Литературный обозреватель Fores Наталья Ломыкина поговорила с Джули Оцукой о том, зачем писать от множественного лица, почему в издательском деле важно понятие diversity и каково это – лишиться воспоминаний или заботиться о том, кто теряет память.
– Все три ваши романа во многом автобиографичны, вы раз за разом делитесь с читателями очень личными переживаниями. Вам так легче справляться и творчество становится разновидностью терапии? Или вам кажется, будто придуманное, художественное не будет обладать такой подлинностью, как прожитое?
– И то и другое. Я не так хорошо знала историю своей семьи, как вы сейчас, возможно, думаете. В семье не принято было об этом говорить. Так что мне пришлось многое восстанавливать и многое додумывать. Но началось все, безусловно, с очень личных вещей. Я думала о том, каково было моей матери в лагере для интернированных, думала о ее родителях и их судьбе, обо всем, через что им пришлось пройти.

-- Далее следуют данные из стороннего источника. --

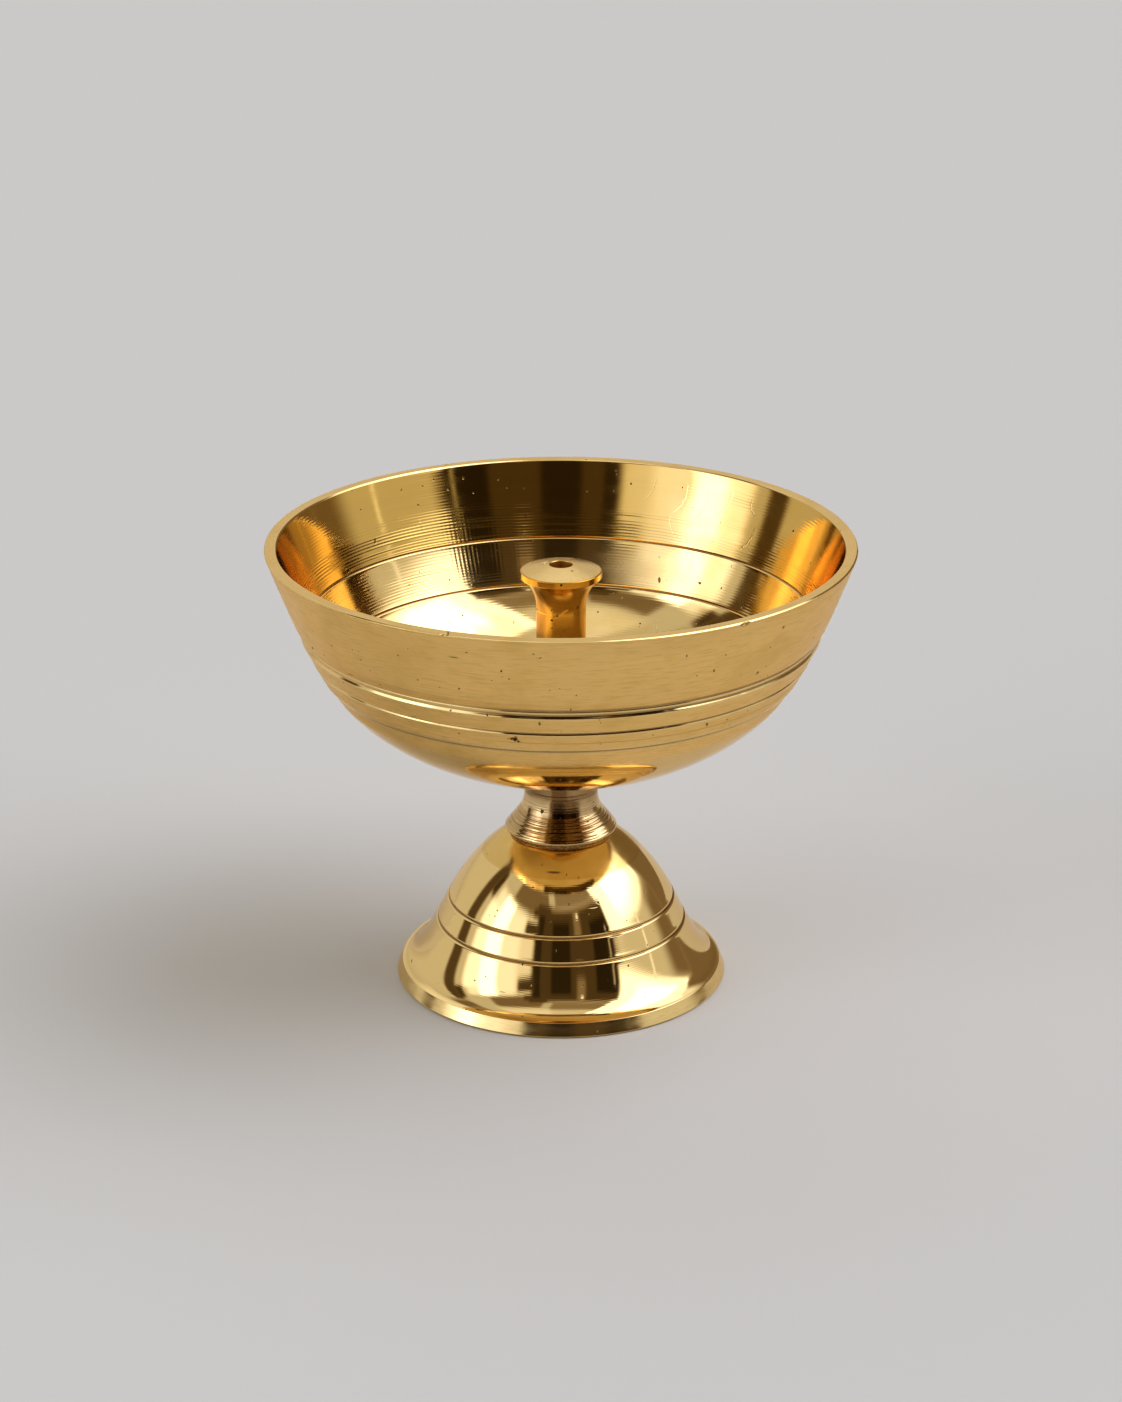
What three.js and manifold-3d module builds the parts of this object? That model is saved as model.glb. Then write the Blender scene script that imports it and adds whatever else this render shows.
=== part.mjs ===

Кроме того, понимаете, в Америке не так много написано о лагерях для японцев. Документальных материалов мало, а художественной литературы не было совсем. Так что я писала то, чего мне самой не хватало, когда я была помоложе. Но мне кажется, о чем бы ты ни писал, начинаешь все равно с чего-то очень личного, сокровенного.
– В таком случае когда вы почувствовали, что вообще готовы говорить об этом?
– О, это хороший вопрос, сложный. Я вообще-то была художницей, и когда мне было 20 лет, ставила на это. Я начала писать только в 30 лет и начинала с коротких юмористических рассказов. Я никогда себя даже не представляла автором серьезных исторических романов, но я поступила в магистратуру Колумбийского университета на факультет искусств и на втором году обучения на курсе писательского мастерства неожиданно для себя начала писать роман.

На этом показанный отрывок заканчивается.